Please note: the doctor did not take my weight, temperature or blood pressure. She also never took a urine sample. Instead, she felt along my right arm. After a few minutes, she pursed her lips and began speaking in rapid Slovak to my student. When I heard Dominika say, "Co?!" (WHAT?!), I started to get nervous. "What's wrong?" I asked Dominika. "Moment," she responded and began flipping through her dictionary. When she located the correct word, Dominika announced, "The doctor says you have gonnorhea, and you should see a gynecologist." I sat there for a second staring stupidly at my student. Then, after a couple of terrifying images of a visit to a Slovak gynecologist WITH MY THIRD YEAR STUDENT TRANSLATING flashed through my mind, I beecame irrationally angry. Not only was I feeling miserable, but now I was convinced this doctor was not going to help. So, I did the only thing I could think of. I lied. "Dominika," I enunciated said through clenched teeth, "Tell the doctor that my mother is a doctor at a hospital in the United States. She says I have a urinary tract infection and that I need an antibiotic to treat it." I glowered the entire time Dominika translated, and I felt only marginally better when the pediatrician consented and unhappily wrote me a prescription.

Dominika and I walked to the pharmacy from the doctor's office, and on the way, I explained to her that I did NOT have gonnorhea, and then I taught her the English word "confidential."

About ten hours and two doses of antibiotics later, I was feeling much, much better. I decided to go online and see what magic pills the crazy doctor had prescribed.
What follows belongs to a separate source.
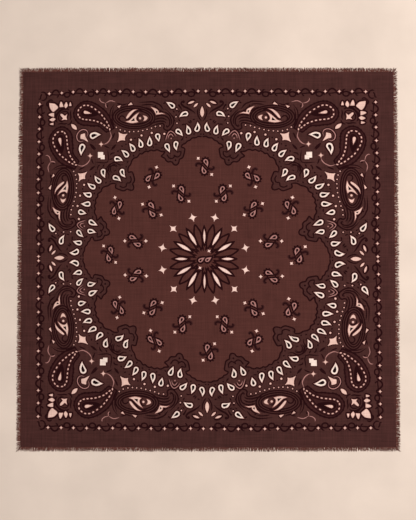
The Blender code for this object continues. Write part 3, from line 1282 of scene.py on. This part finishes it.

Imagine my surprise when I learned that medication I was given was primarily for the treatment of gonnorhea and infections of the genitals. At this point, Heidi and I decided to email her father (a doctor in Tanzania) to see if this medication would treat what we assumed was a UTI. Heidi's dad was appalled at the medication I had been taking. His exact words were, "Heavens, that is a heavy duty antibiotic. No bacteria alive in her system! Poor things." The good news was that my infection (along with everything else in my body) would be completely wiped out!

This experience did nothing to increase my confidence in the Slovak medical system. So, while we were in Austria for spring break, Heidi's host dad from when she lived in Austria during high school took me to his medical practice and checked me out. I received a clean bill of health. He even wrote and filed a prescription to dilate my ureters in case I ever have another kidney stone. The man is a saint!

It's been two weeks and I feel fine. I think I can even laugh about everything that happened. I have no plans to see a Slovak doctor again.